LE MONDE ENTIER À PORTÉE DE TASSE
L’origine 100 % pur arabica (70 % de la production mondiale contre 30 % de robusta) est le point commun aux cafés de terroir. Pour le reste, ledit concept, qui se décline en trois grandes familles (détail dans le Glossaire), s’apparente à un permis de voyager sur une palette de saveurs d’une infinie richesse. “La vraie diversité du café de qualité est à l’intérieur de chaque pays producteur, de chaque terroir, de chaque plantation, de chaque parcelle, de chaque variété botanique. Sur le plan sensoriel, le champ du possible est infini et c’est ce qui fait toute la noblesse de ce produit.” Alexandre Bellangé, directeur général de Belco
L’amateur, même non averti, en connaît les destinations principales à défaut d’en maîtriser encore toutes les subtilités : le Brésil et la Colombie (respectivement 1er et 3ème producteurs de café au monde) ainsi que le Pérou ou la Bolivie pour l’Amérique du Sud, le Kenya, l’Éthiopie ou la Tanzanie pour l’Afrique de l’Est. Reste que l’appellation café de terroir sous-entend bien d’autres origines susceptibles d’accompagner les spécificités d’un goût français qui privilégie globalement les cafés moyennement acidulés. Du moins pour l’instant, car la quête de complexité est à l’ordre du jour.

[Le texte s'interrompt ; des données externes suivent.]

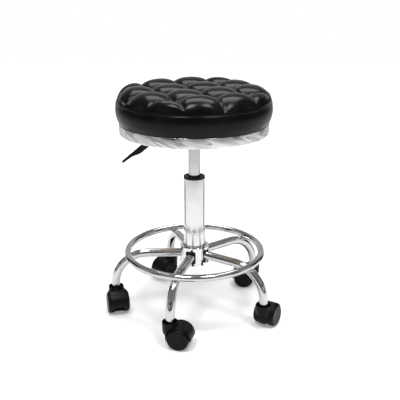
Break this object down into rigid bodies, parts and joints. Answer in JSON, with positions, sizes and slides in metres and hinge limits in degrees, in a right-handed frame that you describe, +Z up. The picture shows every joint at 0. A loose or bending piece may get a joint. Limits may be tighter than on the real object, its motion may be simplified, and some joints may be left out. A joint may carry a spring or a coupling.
{
  "type": "rolling stylist stool",
  "caption": "Round height-adjustable rolling stool with a tufted padded seat, gas lift, foot ring and star base of bent tube legs on twin-wheel casters.",
  "frame": {"origin": "on the floor, on the axis of the column", "axes": "+Z up along the column; the height lever points to -X; seat at a height part way up its travel"},
  "size_m": [0.4138, 0.4181, 0.542],
  "materials": {
    "chrome": "polished",
    "satin_chrome": "satin",
    "bright_steel": "polished",
    "zinc_steel": "satin",
    "brass": "satin",
    "black_steel": "satin",
    "guide_plastic": "satin",
    "handle_plastic": "satin",
    "caster_nylon": "satin",
    "wheel_nylon": "satin",
    "rubber": "matte",
    "plywood": "matte",
    "foam": "matte",
    "vinyl": "satin"
  },
  "bodies": {
    "base": {"hub": "chrome", "hub_socket": "black_steel", "leg_1": "chrome", "leg_2": "chrome", "leg_3": "chrome", "leg_4": "chrome", "leg_5": "chrome", "foot_ring": "chrome", "column_tube": "chrome", "guide_bushing": "guide_plastic", "lower_race": "bright_steel", "stem_sockets": "guide_plastic", "caster_stems": "zinc_steel"},
    "rod": {"piston_rod": "bright_steel", "piston_head": "bright_steel", "upper_race": "bright_steel", "retaining_clip": "zinc_steel", "bump_stop": "rubber"},
    "bearing_cage": {"ball_cage": "guide_plastic", "bearing_balls": "bright_steel"},
    "seat": {"gas_cylinder": "satin_chrome", "cylinder_end_cap": "bright_steel", "valve_body": "brass", "seat_plate": "black_steel", "plate_socket": "black_steel", "mechanism_pan": "black_steel", "lever_bracket": "black_steel", "lever_pin": "zinc_steel", "seat_plate_screws": "zinc_steel", "tee_nuts": "zinc_steel", "seat_board": "plywood", "trim_ring": "chrome", "trim_ring_screws": "zinc_steel", "seat_foam": "foam", "seat_cover": "vinyl"},
    "lever": {"lever_arm": "black_steel", "lever_handle": "handle_plastic"},
    "valve": {"valve_pin": "bright_steel"},
    "caster_1": {"caster_hood_1": "caster_nylon", "caster_axle_1": "zinc_steel"},
    "wheel_l_1": {"wheel_left_1": "wheel_nylon"},
    "wheel_r_1": {"wheel_right_1": "wheel_nylon"},
    "caster_2": {"caster_hood_2": "caster_nylon", "caster_axle_2": "zinc_steel"},
    "wheel_l_2": {"wheel_left_2": "wheel_nylon"},
    "wheel_r_2": {"wheel_right_2": "wheel_nylon"},
    "caster_3": {"caster_hood_3": "caster_nylon", "caster_axle_3": "zinc_steel"},
    "wheel_l_3": {"wheel_left_3": "wheel_nylon"},
    "wheel_r_3": {"wheel_right_3": "wheel_nylon"},
    "caster_4": {"caster_hood_4": "caster_nylon", "caster_axle_4": "zinc_steel"},
    "wheel_l_4": {"wheel_left_4": "wheel_nylon"},
    "wheel_r_4": {"wheel_right_4": "wheel_nylon"},
    "caster_5": {"caster_hood_5": "caster_nylon", "caster_axle_5": "zinc_steel"},
    "wheel_l_5": {"wheel_left_5": "wheel_nylon"},
    "wheel_r_5": {"wheel_right_5": "wheel_nylon"}
  },
  "joints": [
    {"name": "seat_swivel", "type": "hinge", "parent": "base", "child": "rod", "pos_m": [0, 0, 0.13], "axis": [0, 0, 1], "continuous": true},
    {"name": "bearing_roll", "type": "hinge", "parent": "base", "child": "bearing_cage", "pos_m": [0, 0, 0.1316], "axis": [0, 0, 1], "continuous": true},
    {"name": "seat_lift", "type": "slide", "parent": "rod", "child": "seat", "axis": [0, 0, 1], "range_m": [-0.07, 0.045]},
    {"name": "lever_lift", "type": "hinge", "parent": "seat", "child": "lever", "pos_m": [-0.038, 0, 0.4338], "axis": [0, 1, 0], "range_deg": [0, 6], "stiffness_Nm_per_rad": 0.6, "springref_deg": -8.59},
    {"name": "valve_press", "type": "slide", "parent": "seat", "child": "valve", "axis": [0, 0, -1], "range_m": [0, 0.0046], "stiffness_N_per_m": 200, "springref_m": -0.002},
    {"name": "caster_swivel_1", "type": "hinge", "parent": "base", "child": "caster_1", "pos_m": [-0.19, 0, 0.05], "axis": [0, 0, 1], "continuous": true},
    {"name": "wheel_spin_l_1", "type": "hinge", "parent": "caster_1", "child": "wheel_l_1", "pos_m": [-0.18505, -0.02144, 0.025], "axis": [0.9744, 0.225, 0], "continuous": true},
    {"name": "wheel_spin_r_1", "type": "hinge", "parent": "caster_1", "child": "wheel_r_1", "pos_m": [-0.18505, -0.02144, 0.025], "axis": [0.9744, 0.225, 0], "continuous": true},
    {"name": "caster_swivel_2", "type": "hinge", "parent": "base", "child": "caster_2", "pos_m": [-0.05871, -0.1807, 0.05], "axis": [0, 0, 1], "continuous": true},
    {"name": "wheel_spin_l_2", "type": "hinge", "parent": "caster_2", "child": "wheel_l_2", "pos_m": [-0.03767, -0.18713, 0.025], "axis": [0.2924, 0.9563, 0], "continuous": true},
    {"name": "wheel_spin_r_2", "type": "hinge", "parent": "caster_2", "child": "wheel_r_2", "pos_m": [-0.03767, -0.18713, 0.025], "axis": [0.2924, 0.9563, 0], "continuous": true},
    {"name": "caster_swivel_3", "type": "hinge", "parent": "base", "child": "caster_3", "pos_m": [0.15371, -0.11168, 0.05], "axis": [0, 0, 1], "continuous": true},
    {"name": "wheel_spin_l_3", "type": "hinge", "parent": "caster_3", "child": "wheel_l_3", "pos_m": [0.16602, -0.09344, 0.025], "axis": [-0.829, 0.5592, 0], "continuous": true},
    {"name": "wheel_spin_r_3", "type": "hinge", "parent": "caster_3", "child": "wheel_r_3", "pos_m": [0.16602, -0.09344, 0.025], "axis": [-0.829, 0.5592, 0], "continuous": true},
    {"name": "caster_swivel_4", "type": "hinge", "parent": "base", "child": "caster_4", "pos_m": [0.15371, 0.11168, 0.05], "axis": [0, 0, 1], "continuous": true},
    {"name": "wheel_spin_l_4", "type": "hinge", "parent": "caster_4", "child": "wheel_l_4", "pos_m": [0.13188, 0.11436, 0.025], "axis": [-0.1219, -0.9925, 0], "continuous": true},
    {"name": "wheel_spin_r_4", "type": "hinge", "parent": "caster_4", "child": "wheel_r_4", "pos_m": [0.13188, 0.11436, 0.025], "axis": [-0.1219, -0.9925, 0], "continuous": true},
    {"name": "caster_swivel_5", "type": "hinge", "parent": "base", "child": "caster_5", "pos_m": [-0.05871, 0.1807, 0.05], "axis": [0, 0, 1], "continuous": true},
    {"name": "wheel_spin_l_5", "type": "hinge", "parent": "caster_5", "child": "wheel_l_5", "pos_m": [-0.07557, 0.16656, 0.025], "axis": [0.6428, -0.766, 0], "continuous": true},
    {"name": "wheel_spin_r_5", "type": "hinge", "parent": "caster_5", "child": "wheel_r_5", "pos_m": [-0.07557, 0.16656, 0.025], "axis": [0.6428, -0.766, 0], "continuous": true}
  ],
  "couplings": [
    {"joint": "bearing_roll", "follows": "seat_swivel", "ratio": 0.5},
    {"joint": "valve_press", "follows": "lever_lift", "m_per_rad": 0.042}
  ]
}
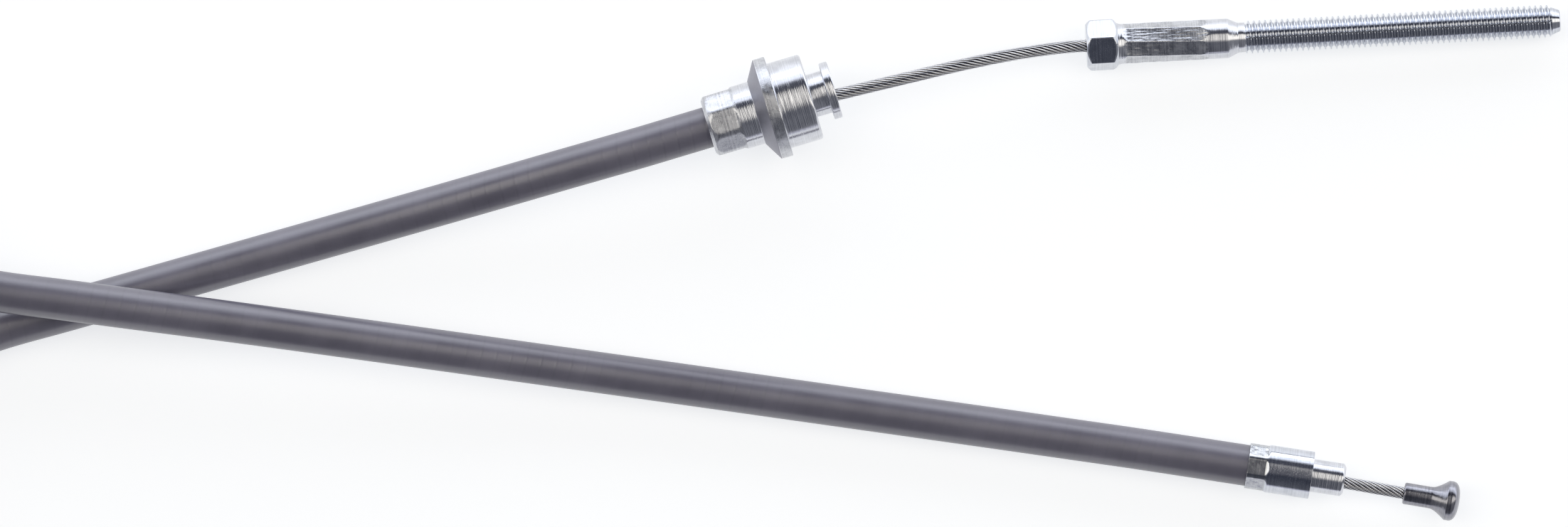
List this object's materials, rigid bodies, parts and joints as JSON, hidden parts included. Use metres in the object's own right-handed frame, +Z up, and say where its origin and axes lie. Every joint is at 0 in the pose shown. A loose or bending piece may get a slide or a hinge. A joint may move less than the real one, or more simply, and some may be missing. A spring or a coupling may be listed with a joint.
{
  "type": "front brake cable",
  "caption": "Bowden brake cable: steel wire rope sliding in a grey casing, with crimped ferrules, a threaded stud end and a trumpet nipple.",
  "frame": {"origin": "on the surface that the cable lies on, under the middle of the bounding box of its metal fittings", "axes": "+Z up from the surface, +X along the cable's free ends, away from the coiled length"},
  "size_m": [0.3849, 0.1033, 0.0182],
  "materials": {
    "zinc_plate": "bright zinc plate, lightly turned and crimped",
    "nipple_alloy": "cast zinc alloy with a dull nickel plate",
    "wire_rope": "bright drawn steel strands",
    "spring_steel": "close-wound flat steel wire",
    "liner": "smooth low-friction plastic",
    "sheath": "grey extruded plastic, satin, with faint rings from the spiral beneath",
    "tie": "moulded nylon"
  },
  "bodies": {
    "casing": {"flanged_ferrule": "zinc_plate", "end_ferrule": "zinc_plate", "wire_stud_run": "wire_rope", "wire_nipple_run": "wire_rope", "liner_stud_run": "liner", "liner_nipple_run": "liner", "conduit_stud_run": "spring_steel", "conduit_nipple_run": "spring_steel", "sheath_stud_run": "sheath", "sheath_nipple_run": "sheath", "casing_coil": "sheath", "coil_tie": "tie"},
    "stud_end": {"threaded_stud": "zinc_plate", "wire_stud_end": "wire_rope"},
    "nipple_end": {"nipple": "nipple_alloy", "wire_nipple_end": "wire_rope"}
  },
  "joints": [
    {"name": "stud_slide", "type": "slide", "parent": "casing", "child": "stud_end", "axis": [0.9724, 0.2334, 0], "range_m": [-0.015, 0.01]},
    {"name": "nipple_slide", "type": "slide", "parent": "casing", "child": "nipple_end", "axis": [0.9848, -0.1736, 0], "range_m": [-0.01, 0.015]}
  ],
  "couplings": [
    {"joint": "nipple_slide", "follows": "stud_slide", "ratio": -1}
  ]
}
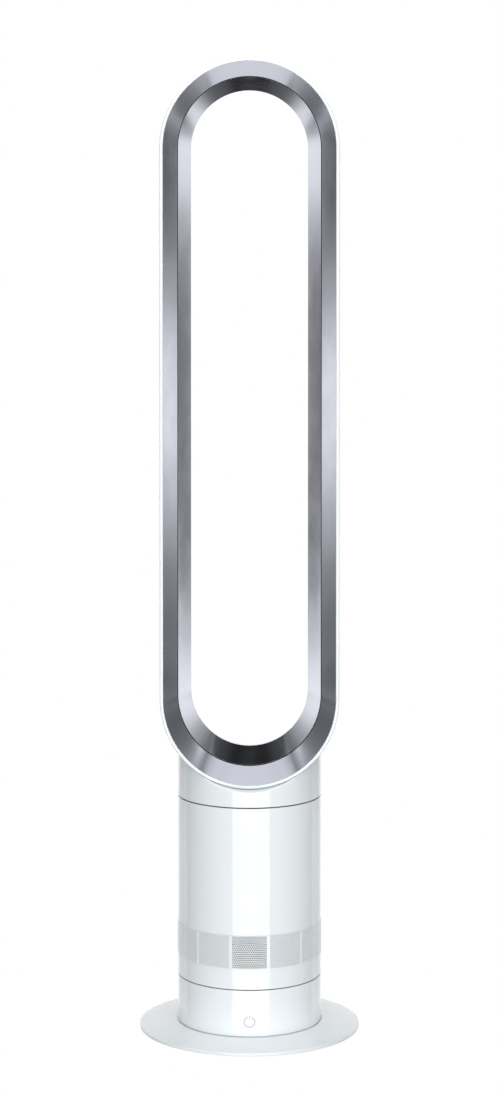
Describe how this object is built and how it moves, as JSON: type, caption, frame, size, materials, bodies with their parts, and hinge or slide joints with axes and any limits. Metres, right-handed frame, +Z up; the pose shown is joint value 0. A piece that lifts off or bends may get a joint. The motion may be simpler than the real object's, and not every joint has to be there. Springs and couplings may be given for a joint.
{
  "type": "bladeless tower fan",
  "caption": "White tower fan: a tall open loop with a silver inside blows air, on a round body with a perforated inlet band that swivels on a drum and plate.",
  "frame": {"origin": "on the floor, under the middle of the round plate and on the swivel axis", "axes": "+Z up along the swivel axis; the loop blows towards -Y, where the power button is; +X is to the right seen from the front"},
  "size_m": [0.229, 0.229, 1.0101],
  "materials": {
    "white_plastic": "gloss white moulding",
    "silver_plastic": "polished silver plating on plastic",
    "grey_plastic": "moulded, fine spark texture",
    "black_plastic": "moulded, satin",
    "acetal": "natural acetal, waxy",
    "circuit_board": "green solder mask",
    "foam": "open-cell foam",
    "rubber": "moulded rubber, matt",
    "steel": "zinc plated, turned",
    "laminations": "stacked steel sheet",
    "ferrite": "sintered, dull",
    "copper": "enamelled wire",
    "aluminium": "pressed sheet"
  },
  "bodies": {
    "stand": {"base_plate": "white_plastic", "base_undercover": "grey_plastic", "ballast_disc": "steel", "foot_pad_1": "rubber", "foot_pad_2": "rubber", "foot_pad_3": "rubber", "foot_pad_4": "rubber", "foot_pad_5": "rubber", "foot_pad_6": "rubber", "plate_screw_1": "steel", "plate_screw_2": "steel", "plate_screw_3": "steel", "plate_screw_4": "steel", "drum_shell": "white_plastic", "drum_chassis": "grey_plastic", "cable_gland": "rubber", "control_board": "circuit_board", "power_switch": "black_plastic", "infrared_receiver": "black_plastic", "power_board": "circuit_board", "power_transformer": "ferrite", "power_capacitor": "black_plastic", "swivel_bearing_ring": "acetal", "swivel_retainer": "steel", "stepper_motor": "steel", "stepper_screw_1": "steel", "stepper_screw_2": "steel"},
    "pinion": {"swivel_pinion": "acetal", "stepper_shaft": "steel"},
    "power_button": {"power_button": "white_plastic", "switch_plunger": "black_plastic"},
    "upper_body": {"body_shell": "white_plastic", "inlet_grille": "white_plastic", "body_floor": "grey_plastic", "swivel_gear": "acetal", "inlet_foam": "foam", "duct_foam": "foam", "isolation_ring": "rubber", "impeller_housing": "grey_plastic", "diffuser": "grey_plastic", "motor_bucket": "grey_plastic", "motor_stator": "laminations", "stator_winding": "copper", "motor_bearing_lower": "steel", "motor_bearing_upper": "steel", "motor_bracket": "aluminium", "motor_driver_board": "circuit_board", "motor_dome": "grey_plastic", "body_top_ring": "grey_plastic", "collar_gasket": "rubber", "loop_collar": "white_plastic", "loop_casing": "white_plastic", "loop_guide": "silver_plastic", "loop_inner_wall": "silver_plastic"},
    "impeller": {"impeller": "black_plastic", "impeller_shroud": "black_plastic", "impeller_nut": "steel", "motor_shaft": "steel", "rotor_magnet": "ferrite"}
  },
  "joints": [
    {"name": "swivel", "type": "hinge", "parent": "stand", "child": "upper_body", "pos_m": [0, 0, 0.055], "axis": [0, 0, 1], "range_deg": [-35, 35]},
    {"name": "pinion_spin", "type": "hinge", "parent": "stand", "child": "pinion", "pos_m": [0, 0.036, 0.055], "axis": [0, 0, 1], "range_deg": [-125, 125]},
    {"name": "impeller_spin", "type": "hinge", "parent": "upper_body", "child": "impeller", "pos_m": [0, 0, 0.135], "axis": [0, 0, 1], "continuous": true},
    {"name": "button_press", "type": "slide", "parent": "stand", "child": "power_button", "axis": [0, 1, 0], "range_m": [0, 0.0008], "stiffness_N_per_m": 600, "springref_m": -0.002}
  ],
  "couplings": [
    {"joint": "pinion_spin", "follows": "swivel", "ratio": -3.5}
  ]
}
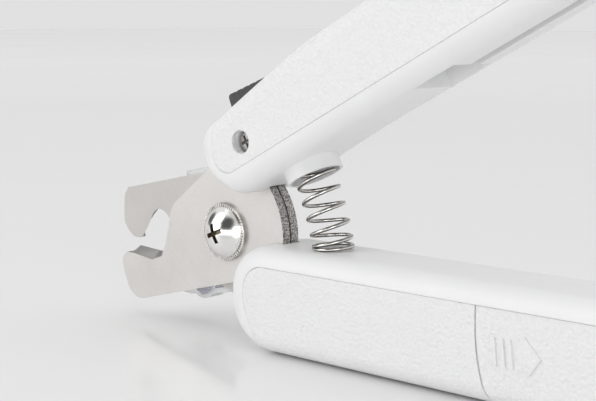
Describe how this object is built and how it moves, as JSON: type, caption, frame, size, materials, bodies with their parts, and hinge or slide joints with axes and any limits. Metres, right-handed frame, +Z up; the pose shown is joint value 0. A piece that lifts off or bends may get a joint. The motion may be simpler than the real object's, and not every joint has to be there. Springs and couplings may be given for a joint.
{
  "type": "pet nail trimmer",
  "caption": "Plier-type pet nail trimmer with crossed notched steel blades, sprung two-part handles, clear lamp guard, lock slider, battery cover and fold-out file.",
  "frame": {"origin": "centre of the bottom of the whole, on the lower handle's flat bottom", "axes": "+Z up, +X along the lower handle from the jaws to its end, +Y along the pivot away from the domed screw head"},
  "size_m": [0.1546, 0.02, 0.097],
  "materials": {
    "blade_steel": "satin ground",
    "chrome": "polished",
    "spring_steel": "drawn wire",
    "white_frame": "smooth gloss",
    "white_grain": "leather grain",
    "dark_grey": "satin",
    "clear": "clear plastic",
    "violet_lens": "tinted clear plastic",
    "screw_steel": "plated",
    "board_green": "laminate",
    "cell_wrap": "printed sleeve, no text",
    "black_plastic": "moulded",
    "wire_white": "insulation"
  },
  "bodies": {
    "lower_handle": {"back_blade": "blade_steel", "pivot_screw": "chrome", "serrated_washer": "chrome", "pivot_nut": "chrome", "return_spring": "spring_steel", "lower_front_shell": "white_frame", "lower_rear_shell": "white_frame", "lower_grip_skin": "white_grain", "lower_screws": "screw_steel", "battery": "cell_wrap", "contact_spring": "spring_steel", "contact_plate": "spring_steel", "light_board": "board_green", "switch_body": "black_plastic", "clear_guard": "clear", "guard_screw": "screw_steel", "lamp_lens": "violet_lens", "led": "clear", "led_wires": "wire_white"},
    "upper_handle": {"front_blade": "blade_steel", "upper_front_shell": "white_frame", "upper_rear_shell": "white_frame", "upper_grip_skin": "white_grain", "head_screw": "screw_steel", "upper_screws": "screw_steel", "file_pin": "screw_steel"},
    "cover": {"battery_cover": "white_grain"},
    "button": {"light_button": "dark_grey"},
    "lock": {"lock_slider": "dark_grey", "lock_bolt": "screw_steel"},
    "file": {"nail_file": "blade_steel"}
  },
  "joints": [
    {"name": "handle_hinge", "type": "hinge", "parent": "lower_handle", "child": "upper_handle", "pos_m": [-0.0407, 0, 0.02285], "axis": [0, 1, 0], "range_deg": [0, 28], "stiffness_Nm_per_rad": 1.57, "springref_deg": -6.3, "deforming": ["return_spring"]},
    {"name": "battery_cover_slide", "type": "slide", "parent": "lower_handle", "child": "cover", "axis": [1, 0, 0], "range_m": [0, 0.048]},
    {"name": "light_button_press", "type": "slide", "parent": "lower_handle", "child": "button", "axis": [0, -1, 0], "range_m": [0, 0.0006], "stiffness_N_per_m": 2000, "springref_m": -0.0003},
    {"name": "lock_slide", "type": "slide", "parent": "upper_handle", "child": "lock", "axis": [-0.887, 0, -0.4617], "range_m": [0, 0.0035]},
    {"name": "file_hinge", "type": "hinge", "parent": "upper_handle", "child": "file", "pos_m": [0.05223, 0.0006, 0.08363], "axis": [0, -1, 0], "range_deg": [0, 175]}
  ]
}
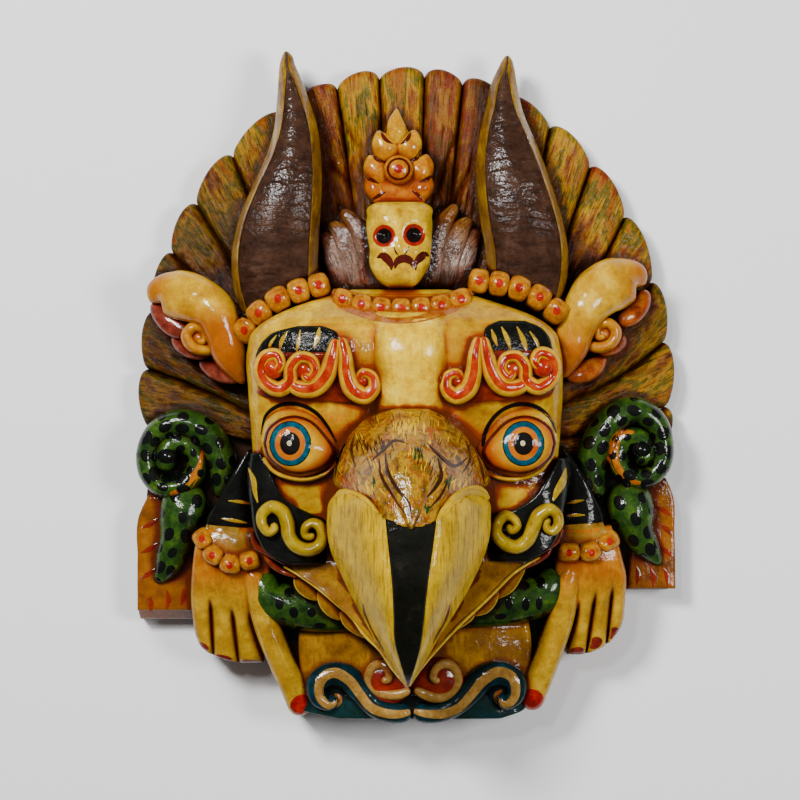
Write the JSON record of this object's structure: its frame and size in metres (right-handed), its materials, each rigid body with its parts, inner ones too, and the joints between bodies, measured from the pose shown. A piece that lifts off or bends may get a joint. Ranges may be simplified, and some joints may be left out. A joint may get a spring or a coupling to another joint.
{
  "type": "garuda mask",
  "caption": "Wooden wall mask of a beaked, horned bird deity with a fan of feathers behind the head and serpents at both sides.",
  "frame": {"origin": "middle of the flat back, where the mask lies on the floor or against a wall", "axes": "+X to the right of someone who faces the mask, +Y from the base towards the horn tips, +Z out of the face"},
  "size_m": [0.307, 0.376, 0.153],
  "materials": {
    "painted_wood": "gloss varnish over hand paint"
  },
  "bodies": {
    "root": {"garuda_mask": "painted_wood"}
  },
  "joints": []
}
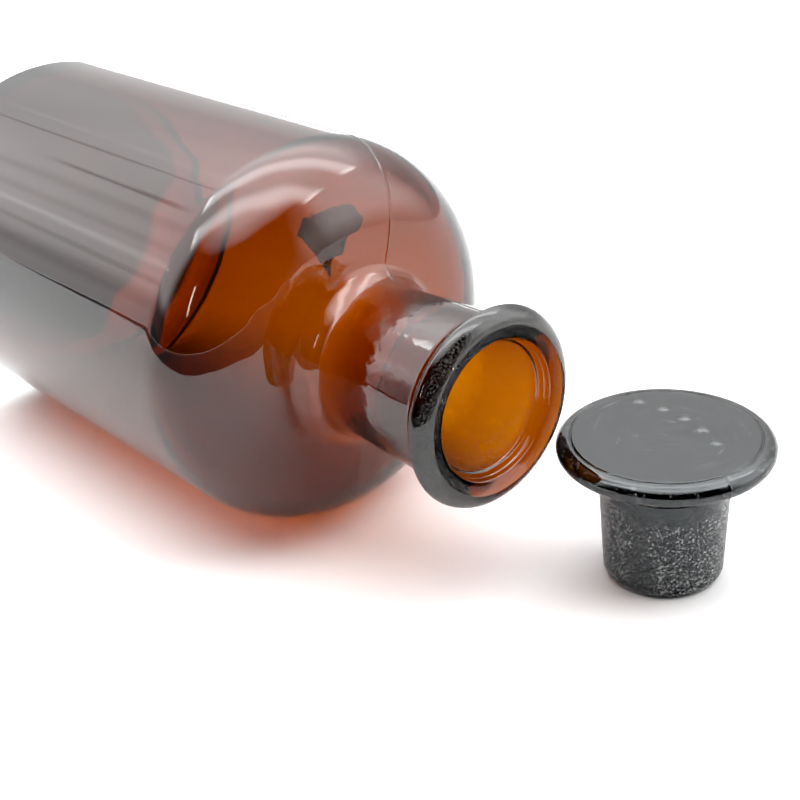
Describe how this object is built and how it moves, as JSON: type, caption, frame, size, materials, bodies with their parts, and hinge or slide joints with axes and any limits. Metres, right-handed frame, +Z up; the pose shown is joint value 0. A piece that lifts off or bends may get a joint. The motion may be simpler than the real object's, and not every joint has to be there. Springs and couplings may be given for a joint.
{
  "type": "medicine bottle",
  "caption": "Round amber glass medicine bottle lying on its side, narrow neck with flanged lip, and a flat-headed ground glass stopper standing beside the mouth.",
  "frame": {"origin": "on the surface that both pieces rest on, at the middle of the group's bounding box", "axes": "+X along the lying bottle's axis, from base to mouth; +Z up, which is also the stopper's axis, plug down and flat head up"},
  "size_m": [0.2046, 0.0946, 0.086],
  "materials": {
    "bottle_glass": "clear moulded amber glass, with a ground matt band inside the neck",
    "stopper_glass": "solid pressed amber glass, nearly black, plug ground matt"
  },
  "bodies": {
    "bottle": {"bottle": "bottle_glass"},
    "stopper": {"stopper": "stopper_glass"}
  },
  "joints": [
    {"name": "stopper_lift", "type": "slide", "parent": "bottle", "child": "stopper", "axis": [0.5, 0, 0.866], "range_m": [0, 0.09]}
  ]
}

Certains pays d’Amérique Centrale (El Salvador, Nicaragua, Honduras, Guatemala, Mexique), l’Asie (Sumatra, Vietnam, pour mémoire n° 2 mondial du café), l’Afrique (Burundi, Congo), l’Inde ou les Caraïbes sont ainsi inscrits au programme de ceux qui veulent découvrir, et en l’occurrence découvrir toujours plus : « L’intelligence du goût a pris le pas sur l’intelligence du portefeuille » commente Franck Delalande. Ce qui n’est pas plus mal quand on sait par exemple, qu’il faut débourser une trentaine d’euros pour un paquet de 250 g du très convoité Jamaica Blue Mountain.
UNE JOLIE CARTE POTENTIELLE DANS LE JEU DE L’ÉPICERIE FINE
Que l’approche du café soit, via l’offre Pure Origine et ses succédanés, au cœur d’un mouvement de « premiumisation » semble donc incontestable. Que ce phénomène ne puisse être, pour une fois, préempté par la grande distribution semble tout aussi évident ; les volumes qui sont en jeu, trop petits, le travail de fond qu’il faut faire en amont, trop ardu, et le retour sur investissement, trop aléatoire compte tenu justement de la taille du segment, sont autant d’éléments qui freinent les velléités des grands industriels. À partir de là, qui peut en tirer le meilleur parti ?
Du côté des torréfacteurs artisanaux, la démonstration est déjà faite. Leur capacité à présenter les crus les plus rares, voire les lots les plus confidentiels, leur savoir-faire dans l’information et l’éducation du consommateur leur ont largement profité, et pas seulement en termes d’image. Leur métier, c’est une bonne chose, est revenu à cette occasion en pleine lumière. Dont acte. Mais dans le même temps, c’est le commerce de bouche haut de gamme tout entier qui pourrait légitimement prendre à son tour une part du business et ce, d’autant plus que le café reste à ce jour un produit largement sous-exploité par ce circuit, notamment par l’épicerie fine.
Le potentiel étant là, des frémissements se font jour. À l’exemple de Christophe Servell chez Terres de Café, dont la marque est déjà distribuée dans plus de 60 magasins à Paris et en province, les torréfacteurs font même du commerce sélectif non spécialisé, un levier d’avenir : « Les détaillants, après les consommateurs, ont compris que le café tel que nous le concevons, était un produit noble, constate David Hauguel au siège des Cafés Charles Danican. Leur regard a changé, ils sont demandeurs et nous sentons donc qu’il y a peut-être un virage à prendre de ce côté-là… » Affaires à suivre, avec un « s », et dans tous les sens du terme.